• **Exercise requirements**
Copy the first line of the material below and every later line through the line containing "cavity_lap = 1.5", without any other output.

════

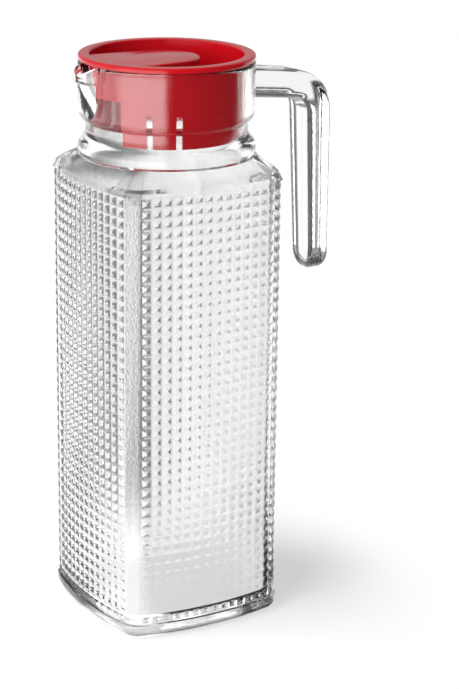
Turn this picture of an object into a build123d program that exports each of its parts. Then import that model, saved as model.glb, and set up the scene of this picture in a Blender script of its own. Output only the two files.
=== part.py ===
from build123d import *
import os
from math import atan2, cos, degrees, radians, sin, sqrt, tan

# Water pitcher: a pressed-glass jug, square with bowed sides, with a round neck, a
# pouring lip and an open handle, closed by a one-piece plastic lid that lifts out.
# Frame: +X points to the handle, -X to the pouring lip, +Z up. The origin lies
# on the neck axis, in the plane that the foot rests on. Millimetres.

# jug body; corner_stand is how much wider it is from corner to corner than across
body_width = 93.6
corner_stand = 18.6
side_bow_radius = 156.0
heel_round = 5.2
crease_height = 229.6
crease_radius = 42.9
straight_side_drop = 10.2
wall = 4.5
floor_thickness = 9.0
cavity_round = 4.0
cavity_shoulder_drop = 3.5
cavity_lap = 1.5

# shoulder of the jug, each row: drop below the crease, how far the side and the
# corner have drawn in, and the bow radius of the side
shoulder_rows = (
    (6.2, 0.5, 1.7, 125.0),
    (2.8, 1.85, 6.2, 85.0),
)

# jug neck and collar
bulge_radius = 42.4
bulge_rise = 6.5
bulge_round = 4.0
bulge_foot_drop = 2.0
neck_radius = 38.7
neck_slope = 3.2
neck_length = 6.0
collar_radius = 42.2
collar_foot_radius = 41.8
collar_step = 2.4
collar_length = 26.4
collar_round = 2.0
rim_round = 1.8
bore_top_radius = 38.3
bore_bottom_radius = 36.8

# pouring lip on the collar
lip_reach = 48.6
lip_top_reach = 47.0
lip_half_width = 10.5
lip_depth = 8.3
lip_top_round = 2.2
lip_under_round = 3.2
swell_top_reach = 46.4
swell_mid_reach = 45.5
swell_foot_reach = 42.6
swell_half_width = 9.0
channel_top_reach = 45.2
channel_mid_reach = 42.6
channel_half_width = 7.6
channel_depth = 23.0
mouth_dip = 3.4

# handle
handle_thickness = 13.5
handle_width = 23.0
handle_round = 4.2
handle_reach = 80.1
handle_top_drop = 13.9
handle_slope = 6.0
handle_bend = 14.0
grip_end_reach = 82.0
grip_end_thickness = 11.4
grip_end_width = 19.6
grip_end_height = 162.0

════

• **Worked solution**
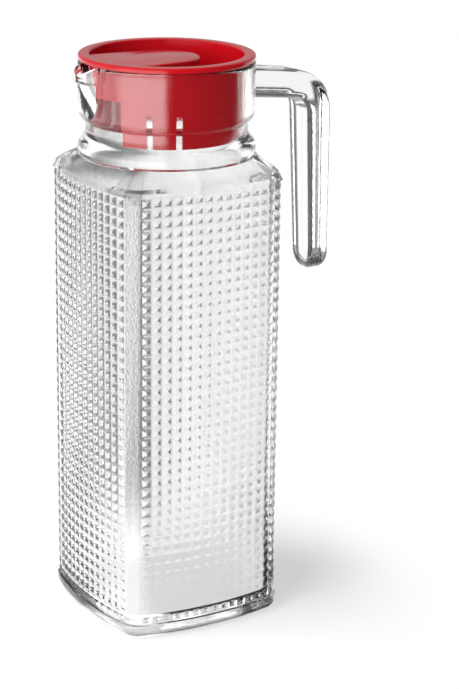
Turn this picture of an object into a build123d program that exports each of its parts. Then import that model, saved as model.glb, and set up the scene of this picture in a Blender script of its own. Output only the two files.
=== part.py ===
from build123d import *
import os
from math import atan2, cos, degrees, radians, sin, sqrt, tan

# Water pitcher: a pressed-glass jug, square with bowed sides, with a round neck, a
# pouring lip and an open handle, closed by a one-piece plastic lid that lifts out.
# Frame: +X points to the handle, -X to the pouring lip, +Z up. The origin lies
# on the neck axis, in the plane that the foot rests on. Millimetres.

# jug body; corner_stand is how much wider it is from corner to corner than across
body_width = 93.6
corner_stand = 18.6
side_bow_radius = 156.0
heel_round = 5.2
crease_height = 229.6
crease_radius = 42.9
straight_side_drop = 10.2
wall = 4.5
floor_thickness = 9.0
cavity_round = 4.0
cavity_shoulder_drop = 3.5
cavity_lap = 1.5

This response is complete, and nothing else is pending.